Perhaps I've just grown ultra-cynical but I can't help but think that this particular spin just made the most buzz-worthy retweetable marketable story.  As a writer myself, I know that's what I look for and I certainly don't reproach the talented Mr. Donegan.  What I found unsettling was the way this story was relentlessly rehashed, repeated and retweeted.  While Europe and the US face their own debt and unsustainability issues, it seems some are taking solace in the much more distant reversal of fortune happening in post-boom Dubai.

But I think it's important to keep things in perspective. To that end, have a look at this recent video taken by a tourist a week or so ago in downtown Dubai.  Despite the stagnation of certain projects, the city appears vital and exciting.  The country's commitment to golf is ongoing and effective as well, judging from last week's Dubai World Championship anid the impressive tournaments coming up.  And as far as Tiger Woods Dubai, I think it's premature to write it off just yet.


  1. .

    i apologize in advance for the lenght of the NYT excerpts below about designer museums (as compared to designer golf courses) being constructed in the middle east

    and not to make any political judgements,i am posting it just as a frame of reference

    it is not just the financially hurdles on the surface the middle east have to contend with, deep down IMHO, it's can they be trusted

    .....["It is an audacious experiment: two small, oil-rich countries in the Middle East are using architecture and art to reshape their national identities virtually overnight, and in the process to redeem the tarnished image of Arabs abroad while showing the way toward a modern society within the boundaries of Islam...........As comprehensive as this vision seems, however, questions still linger, as in Abu Dhabi, about whom it will speak to. Few fundamentalists are likely to distinguish between one approach to modernization and another. Even many educated Arabs in and outside Qatar — among the museums’ target audience — see a disturbing inconsistency in these grand plans. “Some have lived here 50 years,” said Fares Braizat, a Jordanian professor at Qatar University who has been working on a census of foreign nationals. “They speak Arabic with a Qatari dialect, but they are still not allowed Qatari citizenship” or any of the enviable perks that go with it: free education and health care, interest-free government loans, preference in hiring, a sense of equality. Mr. Braizat’s point zeroes in on what could turn out to be the great flaw in the plans of both cities. Leaders are investing enormous amounts in these projects, and they are likely to leave behind some extraordinary buildings and institutions. But if they can’t get over that final hurdle and persuade enough people that they have a shared stake in this future, they will never realize their most ambitious goals. Worse, they may end up reinforcing the cynicism about engagement with the West that brought down Western-style modernism in this part of the world decades ago.] NYT

    anyway back to golf

    ftlauderdale soFLA

  2. I've wanted to visit Dubai and the Arabian gulf for a while now. I think the blending of traditional cultures and beliefs with modern ones is part of what makes it fascinating. The issues pointed out in the NYT article are due to this rapid development and I think over time much will be resolved. As for the Tiger Woods course, how different is the story from the many abandoned or deteriorating courses here.
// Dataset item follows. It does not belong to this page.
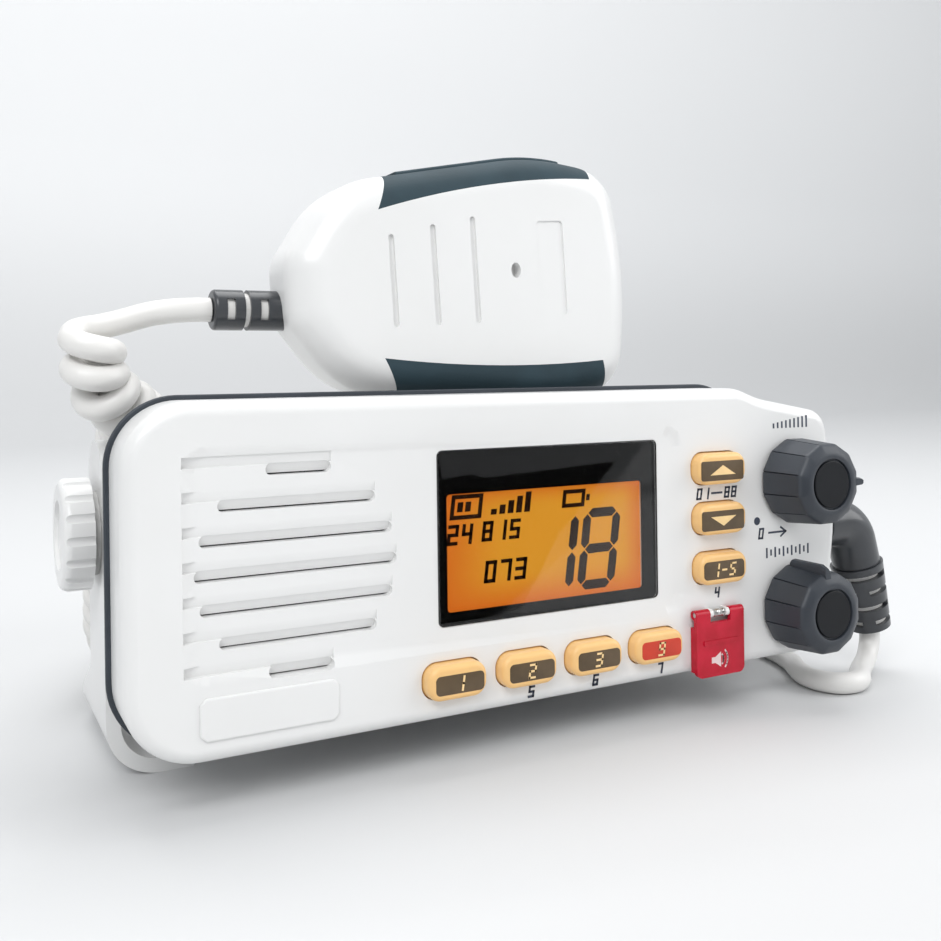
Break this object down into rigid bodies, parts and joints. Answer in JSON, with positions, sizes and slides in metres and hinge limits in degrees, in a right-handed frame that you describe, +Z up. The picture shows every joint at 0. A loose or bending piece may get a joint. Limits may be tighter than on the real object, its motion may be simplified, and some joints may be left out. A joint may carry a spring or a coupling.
{
  "type": "vhf marine radio",
  "caption": "Fixed-mount marine VHF radio with speaker grille, display, keys, covered siren button and knobs, in a tilting gimbal bracket with a fist microphone on a curly cord.",
  "frame": {"origin": "middle of the bracket's four screw holes, on the surface the bracket stands on", "axes": "+X to the set's right as seen by its user, +Y to the rear, +Z up; the front panel faces -Y"},
  "size_m": [0.2126, 0.1536, 0.1373],
  "materials": {
    "white_plastic": "semi-gloss moulded plastic",
    "white_casting": "white powder coat on die casting",
    "slate_rubber": "soft satin",
    "black_rubber": "satin",
    "pale_rubber": "matte",
    "charcoal_plastic": "satin",
    "black_plastic": "matte",
    "pale_plastic": "matte",
    "stainless": "satin",
    "nickel": "bright",
    "brass": "machined",
    "brushed_control": "satin",
    "circuit_board": "solder mask",
    "smoked_window": "gloss",
    "amber_lcd": "backlit",
    "amber_key": "translucent satin",
    "red_plastic": "translucent gloss",
    "white_cord": "satin jacket"
  },
  "bodies": {
    "radio": {"antenna_socket": "nickel", "cord_boot": "black_rubber", "cord_coil": "white_cord", "cord_elbow": "black_rubber", "cord_lead": "white_cord", "display_window": "smoked_window", "front_board": "circuit_board", "front_panel": "white_plastic", "heat_sink": "white_casting", "housing_screws": "stainless", "key_switches": "stainless", "lcd_holder": "pale_plastic", "lcd_panel": "amber_lcd", "main_board": "circuit_board", "name_plate": "white_plastic", "panel_gasket": "slate_rubber", "rear_glands": "black_rubber", "rear_housing": "white_plastic", "siren_hinge_pin": "stainless", "siren_spring": "stainless", "speaker_driver": "black_plastic", "squelch_control": "brushed_control", "thread_inserts": "brass", "volume_control": "brushed_control"},
    "volume": {"volume_knob": "charcoal_plastic", "volume_knob_cap": "charcoal_plastic", "volume_shaft": "brushed_control"},
    "squelch": {"squelch_knob": "charcoal_plastic", "squelch_knob_cap": "charcoal_plastic", "squelch_shaft": "brushed_control"},
    "siren_cover": {"siren_cover": "red_plastic"},
    "siren_button": {"siren_button": "red_plastic"},
    "bracket": {"gimbal_bracket": "white_plastic", "bracket_pads": "pale_rubber"},
    "left_washer": {"left_clamp_washer": "pale_rubber"},
    "left_knob": {"left_clamp_knob": "white_plastic", "left_clamp_stud": "stainless"},
    "right_washer": {"right_clamp_washer": "pale_rubber"},
    "right_knob": {"right_clamp_knob": "white_plastic", "right_clamp_stud": "stainless"},
    "microphone": {"mic_front_shell": "white_plastic", "mic_back_shell": "white_plastic", "mic_grip": "slate_rubber", "mic_screws": "stainless", "mic_hang_stud": "stainless", "mic_capsule": "stainless", "mic_board": "circuit_board", "mic_boot": "black_rubber", "ptt_pin": "stainless", "cord_mic_end": "white_cord"},
    "ptt": {"ptt_lever": "slate_rubber"},
    "channel_up_key": {"channel_up_key": "amber_key"},
    "channel_down_key": {"channel_down_key": "amber_key"},
    "power_level_key": {"power_level_key": "amber_key"},
    "function_key_1": {"function_key_1": "amber_key"},
    "function_key_2": {"function_key_2": "amber_key"},
    "function_key_3": {"function_key_3": "amber_key"},
    "distress_key": {"distress_key": "amber_key"}
  },
  "joints": [
    {"name": "channel_up_press", "type": "slide", "parent": "radio", "child": "channel_up_key", "axis": [0, 1, 0], "range_m": [0, 0.0008], "stiffness_N_per_m": 900, "springref_m": -0.0008},
    {"name": "channel_down_press", "type": "slide", "parent": "radio", "child": "channel_down_key", "axis": [0, 1, 0], "range_m": [0, 0.0008], "stiffness_N_per_m": 900, "springref_m": -0.0008},
    {"name": "power_level_press", "type": "slide", "parent": "radio", "child": "power_level_key", "axis": [0, 1, 0], "range_m": [0, 0.0008], "stiffness_N_per_m": 900, "springref_m": -0.0008},
    {"name": "function_1_press", "type": "slide", "parent": "radio", "child": "function_key_1", "axis": [0, 1, 0], "range_m": [0, 0.0008], "stiffness_N_per_m": 900, "springref_m": -0.0008},
    {"name": "function_2_press", "type": "slide", "parent": "radio", "child": "function_key_2", "axis": [0, 1, 0], "range_m": [0, 0.0008], "stiffness_N_per_m": 900, "springref_m": -0.0008},
    {"name": "function_3_press", "type": "slide", "parent": "radio", "child": "function_key_3", "axis": [0, 1, 0], "range_m": [0, 0.0008], "stiffness_N_per_m": 900, "springref_m": -0.0008},
    {"name": "distress_press", "type": "slide", "parent": "radio", "child": "distress_key", "axis": [0, 1, 0], "range_m": [0, 0.0008], "stiffness_N_per_m": 900, "springref_m": -0.0008},
    {"name": "siren_press", "type": "slide", "parent": "radio", "child": "siren_button", "axis": [0, 1, 0], "range_m": [0, 0.0008], "stiffness_N_per_m": 900, "springref_m": -0.0008},
    {"name": "siren_cover_hinge", "type": "hinge", "parent": "radio", "child": "siren_cover", "pos_m": [0.0473, -0.0653, 0.0253], "axis": [-1, 0, 0], "range_deg": [0, 110], "stiffness_Nm_per_rad": 0.0008, "springref_deg": -22.92},
    {"name": "volume_turn", "type": "hinge", "parent": "radio", "child": "volume", "pos_m": [0.0731, -0.072, 0.0555], "axis": [0, 1, 0], "range_deg": [-225, 75]},
    {"name": "squelch_turn", "type": "hinge", "parent": "radio", "child": "squelch", "pos_m": [0.0731, -0.072, 0.024], "axis": [0, 1, 0], "range_deg": [-127, 173]},
    {"name": "bracket_tilt", "type": "hinge", "parent": "radio", "child": "bracket", "pos_m": [0, -0.022, 0.0502], "axis": [1, 0, 0], "range_deg": [-10, 10]},
    {"name": "left_clamp_travel", "type": "slide", "parent": "radio", "child": "left_washer", "axis": [-1, 0, 0], "range_m": [0, 0.0025]},
    {"name": "left_clamp_turn", "type": "hinge", "parent": "left_washer", "child": "left_knob", "pos_m": [-0.093, -0.022, 0.0502], "axis": [-1, 0, 0], "range_deg": [0, 730]},
    {"name": "right_clamp_travel", "type": "slide", "parent": "radio", "child": "right_washer", "axis": [1, 0, 0], "range_m": [0, 0.0025]},
    {"name": "right_clamp_turn", "type": "hinge", "parent": "right_washer", "child": "right_knob", "pos_m": [0.093, -0.022, 0.0502], "axis": [1, 0, 0], "range_deg": [0, 730]},
    {"name": "microphone_lift", "type": "slide", "parent": "radio", "child": "microphone", "axis": [0, 0, 1], "range_m": [0, 0.1]},
    {"name": "ptt_rock", "type": "hinge", "parent": "microphone", "child": "ptt", "pos_m": [-0.02058, -0.031, 0.12877], "axis": [0, 1, 0], "range_deg": [0, 3], "stiffness_Nm_per_rad": 0.8, "springref_deg": -1.15}
  ],
  "couplings": [
    {"joint": "left_clamp_turn", "follows": "left_clamp_travel", "rad_per_m": 5026.5},
    {"joint": "right_clamp_turn", "follows": "right_clamp_travel", "rad_per_m": 5026.5}
  ]
}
  3. I appreciate your honest journalistic efforts to post an un biased report, thank you very much. I am so sick and tired of the media whores that everytime they mention Tiger's name they have to rehash all the stories we have heard time and time again. It just blows my mind that they cannot leave sleeping dogs lie.So again let me thank you for your efforts.

  4. This is a pretty good article. It seems to hit on one main problem, which is pretty common in sports media. Basically, is Donegan a writer? Or a journalist?

    He should be a journalist, and not leave out facts or draw unnecessary parallels. If he's just a writer, and telling a story, that's fine but it shouldn't be presented as a news piece.

    That said, I'm sure the truth lies somewhere between what he wrote and Golf Girl's explanation.

  5. Actually Mr. Donegan is a journalist, and as such went out to the site of the development and attempted to get statements from the the current owners and various representatives.

    He's also a writer and author of several really wonderful golf books.

    These days, in sports writing and elsewhere, I suspect most of what we read is is somewhere between pure journalism and storytelling. It the way media has evolved.

  6. Just about a year ago I recall reading an eerily similar story of a Nicklaus golf course that was "on hold" on the island of Anguilla. I haven't heard anything about it since, and I don't know what finally happened to it. It does seem like Tiger Woods and Dubai make a much more tempting target for many people than Jack and his Caribbean Island.

  7. I've got to get to Dubai one of these days. Sure it was hit hard by the world recession look at Las Vegas and From what I've read/heard it's still a great place to visit.

  8. There are very few places to see pure journalism anymore. Patricia's explanation of that and and storytelling evolution are on the mark.

    Even "opinion columns" labeled as such go beyond that and can be spun into pure storytelling. I guess it's up to the reader to decide how much they want to believe. Of course, hidden agendas abound. Then again- much of this has existed for years. Look back at the "golden (or yellow) days" of W. R. Hearst.

  9. Most of today's writers are obliged to generate page views / traffic. I'd guess it would be difficult to get those with most of the names in golf today simply because they're not known beyond the sport. Tiger is the exception.